What is Byzantine Fault Detection?

security

#1

Distributed systems are subject to a variety of faults and attacks. A faulty/malicious node may exhibit arbitrary behavior. In particular, a faulty node may corrupt its local state and send arbitrary messages, including specific messages aimed at subverting the system. Many security attacks, such as censorship, freeloading, misrouting, and data corruption, can be modeled as Byzantine faults.

Systems can be protected with Byzantine fault tolerance (BFT) techniques, which mask a bounded number of Byzantine faults, e.g. using state machine replication. BFT is a very powerful technique, but it has its costs. In a practical system that needs to tolerate up to f concurrent Byzantine faults, BFT cannot be implemented with less than 3f+1 replicas. Moreover, BFT scales poorly to large replica groups; as more servers are added, the throughput of the system may actually decrease.

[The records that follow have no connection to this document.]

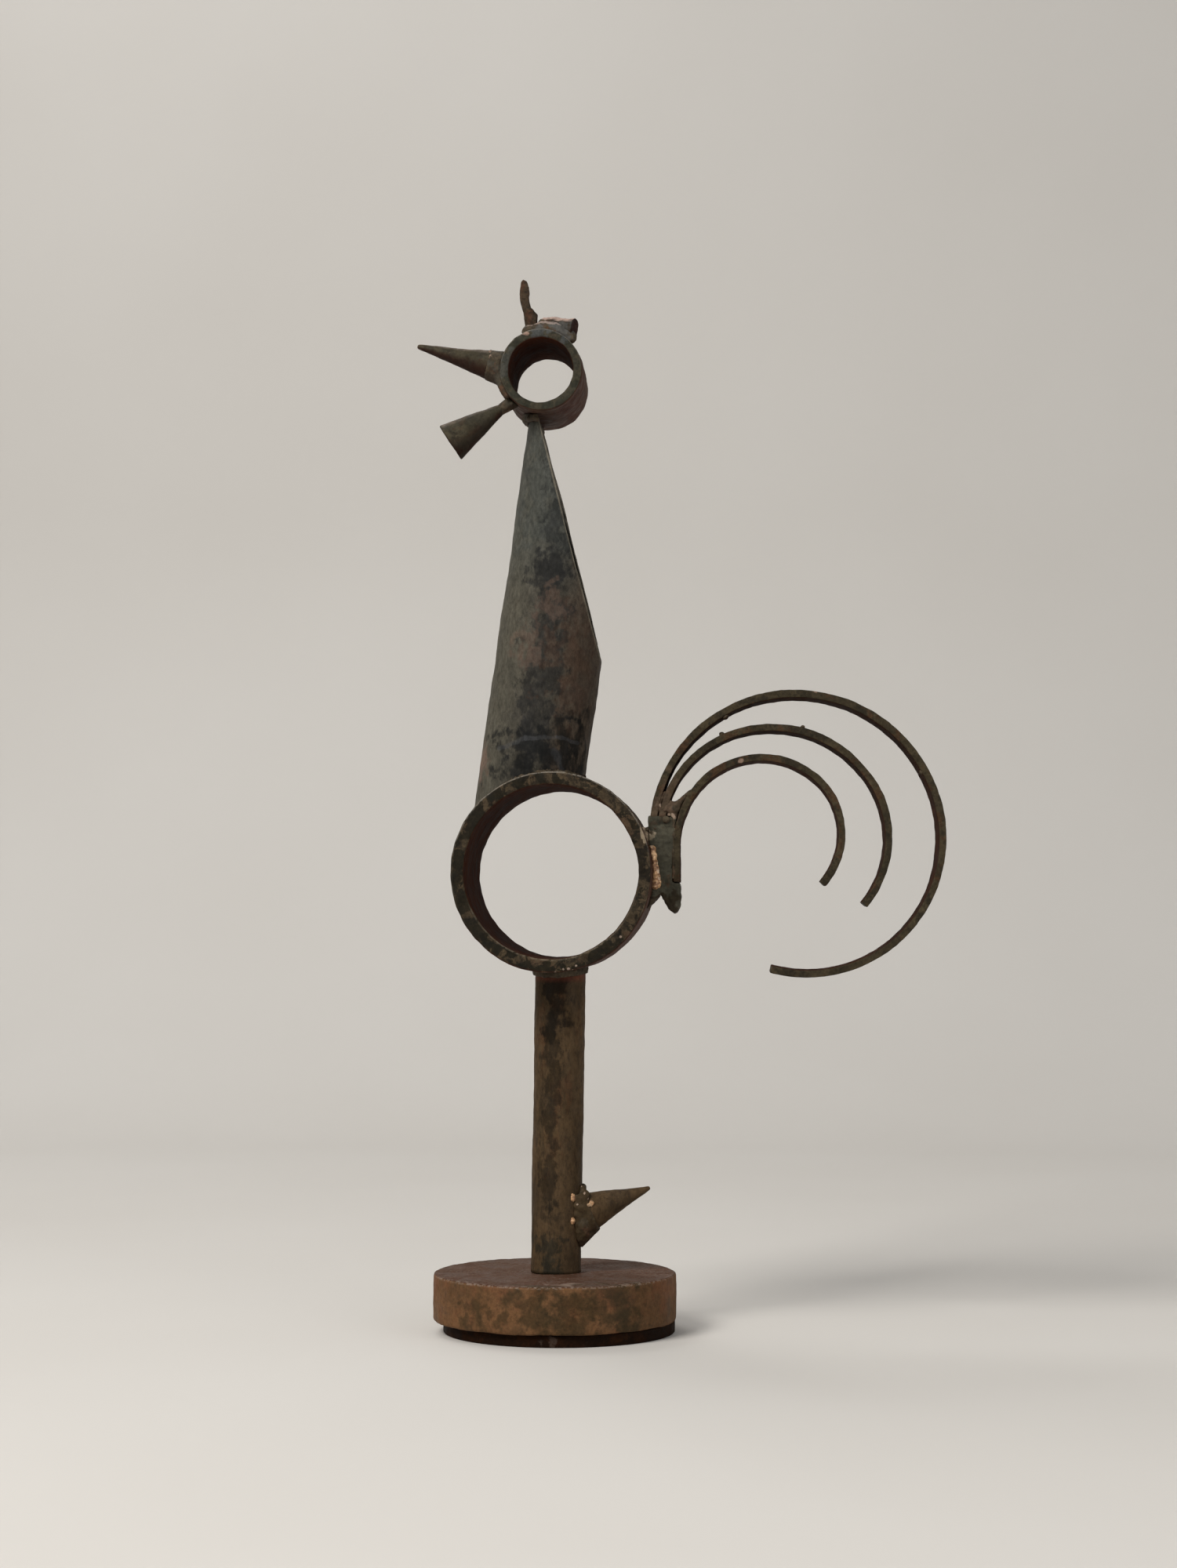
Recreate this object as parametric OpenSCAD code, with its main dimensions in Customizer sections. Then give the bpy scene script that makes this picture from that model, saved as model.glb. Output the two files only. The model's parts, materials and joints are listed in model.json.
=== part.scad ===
// A rooster sculpture welded from scrap iron: pipe rings for body and head, a slanted pipe neck,
// cones for beak and spur, and three bent flat bars for the tail, on a heavy round base.
// The origin is the centre of the base on the surface it stands on. +Z is up, the beak points
// to -X and the tail to +X, and the beads of the welds face -Y. Millimetres and degrees.

/* [Base] */
// Diameter of the base disc
base_d = 110; // [90:1:130]
// Thickness of the base disc
base_h = 21; // [14:0.5:30]
// Radius of the rounding on the rims of the base disc
base_edge_r = 1.2; // [0.4:0.1:3]
// How far the pad's rim stands inside the base disc's rim
pad_inset = 2.7; // [2.2:0.1:8]
// Thickness of the pad
pad_h = 5.5; // [2:0.5:12]
// How far the pad sits off centre, towards the tail
pad_shift = 2; // [0:0.1:2.2]

/* [Base screw] */
// Diameter of the screw that holds the stem
screw_d = 6; // [4:0.5:8]
// Diameter of the screw's countersunk head
screw_head_d = 12; // [10:0.5:16]
// Height of the countersunk head
screw_head_h = 3.3; // [2:0.1:4.5]
// Width of the screw's hexagon socket
screw_socket = 4; // [2.5:0.5:5]
// Depth of the hexagon socket
screw_socket_h = 2.4; // [1:0.1:3]
// How far the screw reaches up into the stem
screw_reach = 14; // [8:1:40]
// Gap round the screw in the base disc
screw_gap = 0.3; // [0.1:0.1:0.6]

/* [Stem] */
// Diameter of the stem
stem_d = 22.8; // [16:0.2:30]
// Height of the stem from the base disc to the underside of the body ring
stem_h = 135.75; // [90:0.25:180]
// How far the foot of the stem stands off the base's centre
stem_x = 0.4; // [-5:0.1:5]
// Lean of the stem towards the tail
stem_lean = 0.9; // [0:0.1:3]
// How far the weld between stem and body ring stands out from the stem
stem_weld = 1.2; // [0.6:0.1:4]
// How far the weld between stem and body ring reaches down from the ring
stem_weld_h = 3; // [1.5:0.1:6]

/* [Spur] */
// Length of the spur
spur_len = 28.5; // [18:0.5:45]
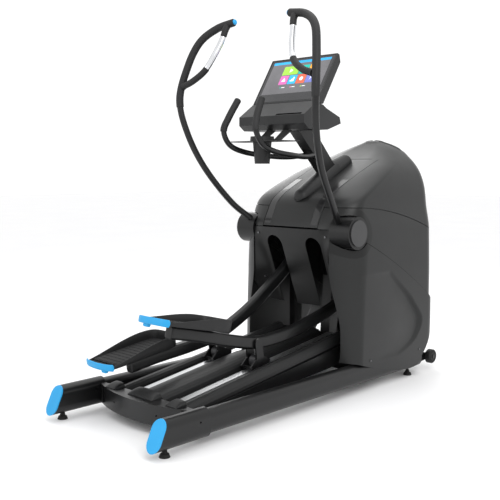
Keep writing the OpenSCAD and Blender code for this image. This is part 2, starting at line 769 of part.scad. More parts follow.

Byzantine Fault Detection is an alternative approach that aims at detecting rather than masking faulty behavior. With this approach, the system does not make any attempt to hide the symptoms of Byzantine faults. Rather, each node is equipped with a detector that monitors other nodes for signs of faulty behavior. If the detector determines that some node has become faulty, it notifies the application software, which can then take appropriate action. For example, nodes can cease to communicate with the faulty node; once all correct nodes have followed suit, the faulty node is isolated and the fault is contained. Lies (or faults) in Radix can be detected using merkle trees of commitments.

Read more about the case for Byzantine Fault Detection in this whitepaper.

Radix uses both BFT to defend against network splits/attacks and BFD to defend against malicious behavior like double spends, transaction suppressing, etc.